- [Your instructions]
Please quote the material exactly, every line of it.

#####

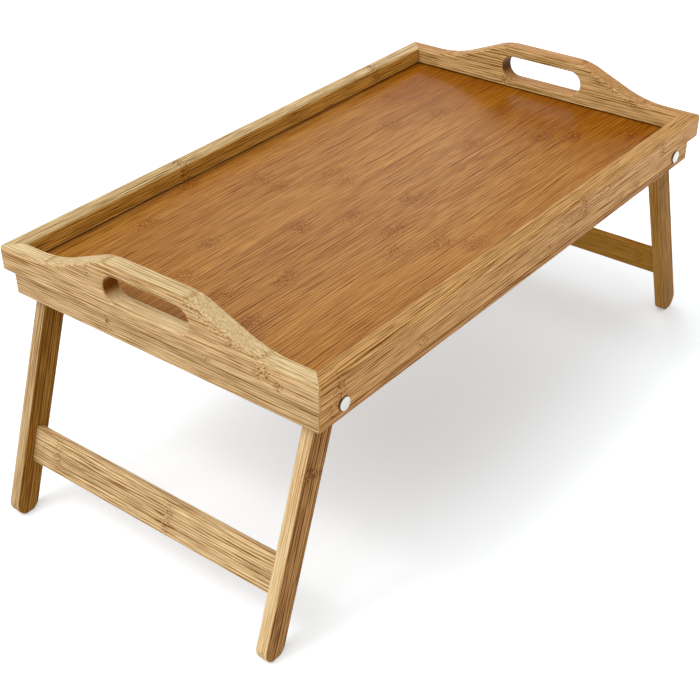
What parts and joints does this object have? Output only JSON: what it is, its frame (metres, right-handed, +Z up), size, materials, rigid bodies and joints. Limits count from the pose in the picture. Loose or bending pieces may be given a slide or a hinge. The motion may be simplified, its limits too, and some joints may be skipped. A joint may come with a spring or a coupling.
{
  "type": "bed tray",
  "caption": "Rectangular bamboo serving tray with arched, slotted end handles, standing on leg frames that fold flat beneath it.",
  "frame": {"origin": "on the floor, under the middle of the tray, with the legs open", "axes": "+X along the tray from the left handle to the right one, +Y across it from the front side rail to the back one, +Z up"},
  "size_m": [0.5852, 0.29, 0.2316],
  "materials": {
    "side_rail_bamboo": "satin clear lacquer",
    "end_rail_bamboo": "satin clear lacquer",
    "panel_bamboo": "satin clear lacquer over carbonised bamboo",
    "leg_bamboo": "satin clear lacquer",
    "stretcher_bamboo": "satin clear lacquer",
    "dowel_bamboo": "bare",
    "nickel_steel": "satin nickel plate",
    "washer_nylon": "matte"
  },
  "bodies": {
    "tray": {"front_side_rail": "side_rail_bamboo", "back_side_rail": "side_rail_bamboo", "left_end_rail": "end_rail_bamboo", "right_end_rail": "end_rail_bamboo", "tray_panel": "panel_bamboo", "corner_dowel_front_left": "dowel_bamboo", "corner_dowel_front_right": "dowel_bamboo", "corner_dowel_back_left": "dowel_bamboo", "corner_dowel_back_right": "dowel_bamboo", "pivot_bolt_front_left": "nickel_steel", "pivot_bolt_front_right": "nickel_steel", "pivot_bolt_back_left": "nickel_steel", "pivot_bolt_back_right": "nickel_steel", "pivot_sleeve_front_left": "nickel_steel", "pivot_sleeve_front_right": "nickel_steel", "pivot_sleeve_back_left": "nickel_steel", "pivot_sleeve_back_right": "nickel_steel", "pivot_washer_front_left": "washer_nylon", "pivot_washer_front_right": "washer_nylon", "pivot_washer_back_left": "washer_nylon", "pivot_washer_back_right": "washer_nylon"},
    "left_leg_frame": {"front_left_leg": "leg_bamboo", "back_left_leg": "leg_bamboo", "left_stretcher": "stretcher_bamboo", "stretcher_dowel_front_left_upper": "dowel_bamboo", "stretcher_dowel_front_left_lower": "dowel_bamboo", "stretcher_dowel_back_left_upper": "dowel_bamboo", "stretcher_dowel_back_left_lower": "dowel_bamboo"},
    "right_leg_frame": {"front_right_leg": "leg_bamboo", "back_right_leg": "leg_bamboo", "right_stretcher": "stretcher_bamboo", "stretcher_dowel_front_right_upper": "dowel_bamboo", "stretcher_dowel_front_right_lower": "dowel_bamboo", "stretcher_dowel_back_right_upper": "dowel_bamboo", "stretcher_dowel_back_right_lower": "dowel_bamboo"}
  },
  "joints": [
    {"name": "left_legs_fold", "type": "hinge", "parent": "tray", "child": "left_leg_frame", "pos_m": [-0.22115, 0, 0.18017], "axis": [0, 1, 0], "range_deg": [-109.8, 0]},
    {"name": "right_legs_fold", "type": "hinge", "parent": "tray", "child": "right_leg_frame", "pos_m": [0.22115, 0, 0.18017], "axis": [0, 1, 0], "range_deg": [0, 109.8]}
  ]
}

#####

- [Result]
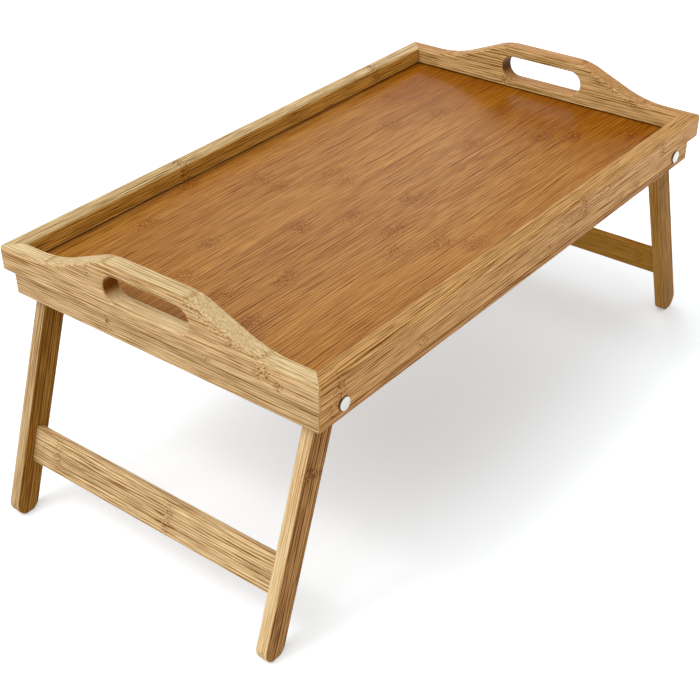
What parts and joints does this object have? Output only JSON: what it is, its frame (metres, right-handed, +Z up), size, materials, rigid bodies and joints. Limits count from the pose in the picture. Loose or bending pieces may be given a slide or a hinge. The motion may be simplified, its limits too, and some joints may be skipped. A joint may come with a spring or a coupling.
{
  "type": "bed tray",
  "caption": "Rectangular bamboo serving tray with arched, slotted end handles, standing on leg frames that fold flat beneath it.",
  "frame": {"origin": "on the floor, under the middle of the tray, with the legs open", "axes": "+X along the tray from the left handle to the right one, +Y across it from the front side rail to the back one, +Z up"},
  "size_m": [0.5852, 0.29, 0.2316],
  "materials": {
    "side_rail_bamboo": "satin clear lacquer",
    "end_rail_bamboo": "satin clear lacquer",
    "panel_bamboo": "satin clear lacquer over carbonised bamboo",
    "leg_bamboo": "satin clear lacquer",
    "stretcher_bamboo": "satin clear lacquer",
    "dowel_bamboo": "bare",
    "nickel_steel": "satin nickel plate",
    "washer_nylon": "matte"
  },
  "bodies": {
    "tray": {"front_side_rail": "side_rail_bamboo", "back_side_rail": "side_rail_bamboo", "left_end_rail": "end_rail_bamboo", "right_end_rail": "end_rail_bamboo", "tray_panel": "panel_bamboo", "corner_dowel_front_left": "dowel_bamboo", "corner_dowel_front_right": "dowel_bamboo", "corner_dowel_back_left": "dowel_bamboo", "corner_dowel_back_right": "dowel_bamboo", "pivot_bolt_front_left": "nickel_steel", "pivot_bolt_front_right": "nickel_steel", "pivot_bolt_back_left": "nickel_steel", "pivot_bolt_back_right": "nickel_steel", "pivot_sleeve_front_left": "nickel_steel", "pivot_sleeve_front_right": "nickel_steel", "pivot_sleeve_back_left": "nickel_steel", "pivot_sleeve_back_right": "nickel_steel", "pivot_washer_front_left": "washer_nylon", "pivot_washer_front_right": "washer_nylon", "pivot_washer_back_left": "washer_nylon", "pivot_washer_back_right": "washer_nylon"},
    "left_leg_frame": {"front_left_leg": "leg_bamboo", "back_left_leg": "leg_bamboo", "left_stretcher": "stretcher_bamboo", "stretcher_dowel_front_left_upper": "dowel_bamboo", "stretcher_dowel_front_left_lower": "dowel_bamboo", "stretcher_dowel_back_left_upper": "dowel_bamboo", "stretcher_dowel_back_left_lower": "dowel_bamboo"},
    "right_leg_frame": {"front_right_leg": "leg_bamboo", "back_right_leg": "leg_bamboo", "right_stretcher": "stretcher_bamboo", "stretcher_dowel_front_right_upper": "dowel_bamboo", "stretcher_dowel_front_right_lower": "dowel_bamboo", "stretcher_dowel_back_right_upper": "dowel_bamboo", "stretcher_dowel_back_right_lower": "dowel_bamboo"}
  },
  "joints": [
    {"name": "left_legs_fold", "type": "hinge", "parent": "tray", "child": "left_leg_frame", "pos_m": [-0.22115, 0, 0.18017], "axis": [0, 1, 0], "range_deg": [-109.8, 0]},
    {"name": "right_legs_fold", "type": "hinge", "parent": "tray", "child": "right_leg_frame", "pos_m": [0.22115, 0, 0.18017], "axis": [0, 1, 0], "range_deg": [0, 109.8]}
  ]
}